--- start SOURCE MATERIAL ---

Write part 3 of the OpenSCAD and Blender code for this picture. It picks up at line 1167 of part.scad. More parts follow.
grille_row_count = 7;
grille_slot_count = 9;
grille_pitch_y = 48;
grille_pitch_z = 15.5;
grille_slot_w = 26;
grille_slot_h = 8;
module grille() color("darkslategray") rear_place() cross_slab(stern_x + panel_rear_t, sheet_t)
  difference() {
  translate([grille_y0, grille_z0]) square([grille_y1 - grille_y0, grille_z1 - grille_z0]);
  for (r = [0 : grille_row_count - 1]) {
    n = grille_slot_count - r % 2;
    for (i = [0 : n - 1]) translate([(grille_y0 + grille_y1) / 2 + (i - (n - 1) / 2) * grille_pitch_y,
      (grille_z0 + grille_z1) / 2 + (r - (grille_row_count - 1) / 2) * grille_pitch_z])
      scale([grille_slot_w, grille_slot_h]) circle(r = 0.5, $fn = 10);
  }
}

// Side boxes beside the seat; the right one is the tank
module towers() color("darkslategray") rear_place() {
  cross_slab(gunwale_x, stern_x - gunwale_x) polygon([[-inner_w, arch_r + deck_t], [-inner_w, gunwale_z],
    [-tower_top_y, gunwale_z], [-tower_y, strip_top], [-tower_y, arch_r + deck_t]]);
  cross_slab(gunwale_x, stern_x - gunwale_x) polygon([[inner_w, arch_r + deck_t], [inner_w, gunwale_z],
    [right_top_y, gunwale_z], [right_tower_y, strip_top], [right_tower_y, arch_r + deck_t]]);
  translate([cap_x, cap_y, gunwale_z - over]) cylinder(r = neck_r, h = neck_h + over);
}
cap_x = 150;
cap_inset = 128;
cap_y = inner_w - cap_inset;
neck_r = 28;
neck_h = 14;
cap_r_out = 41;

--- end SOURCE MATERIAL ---

Write every line of the material above again, exactly.

## [EXPECTED ANSWER]
Write part 3 of the OpenSCAD and Blender code for this picture. It picks up at line 1167 of part.scad. More parts follow.
grille_row_count = 7;
grille_slot_count = 9;
grille_pitch_y = 48;
grille_pitch_z = 15.5;
grille_slot_w = 26;
grille_slot_h = 8;
module grille() color("darkslategray") rear_place() cross_slab(stern_x + panel_rear_t, sheet_t)
  difference() {
  translate([grille_y0, grille_z0]) square([grille_y1 - grille_y0, grille_z1 - grille_z0]);
  for (r = [0 : grille_row_count - 1]) {
    n = grille_slot_count - r % 2;
    for (i = [0 : n - 1]) translate([(grille_y0 + grille_y1) / 2 + (i - (n - 1) / 2) * grille_pitch_y,
      (grille_z0 + grille_z1) / 2 + (r - (grille_row_count - 1) / 2) * grille_pitch_z])
      scale([grille_slot_w, grille_slot_h]) circle(r = 0.5, $fn = 10);
  }
}

// Side boxes beside the seat; the right one is the tank
module towers() color("darkslategray") rear_place() {
  cross_slab(gunwale_x, stern_x - gunwale_x) polygon([[-inner_w, arch_r + deck_t], [-inner_w, gunwale_z],
    [-tower_top_y, gunwale_z], [-tower_y, strip_top], [-tower_y, arch_r + deck_t]]);
  cross_slab(gunwale_x, stern_x - gunwale_x) polygon([[inner_w, arch_r + deck_t], [inner_w, gunwale_z],
    [right_top_y, gunwale_z], [right_tower_y, strip_top], [right_tower_y, arch_r + deck_t]]);
  translate([cap_x, cap_y, gunwale_z - over]) cylinder(r = neck_r, h = neck_h + over);
}
cap_x = 150;
cap_inset = 128;
cap_y = inner_w - cap_inset;
neck_r = 28;
neck_h = 14;
cap_r_out = 41;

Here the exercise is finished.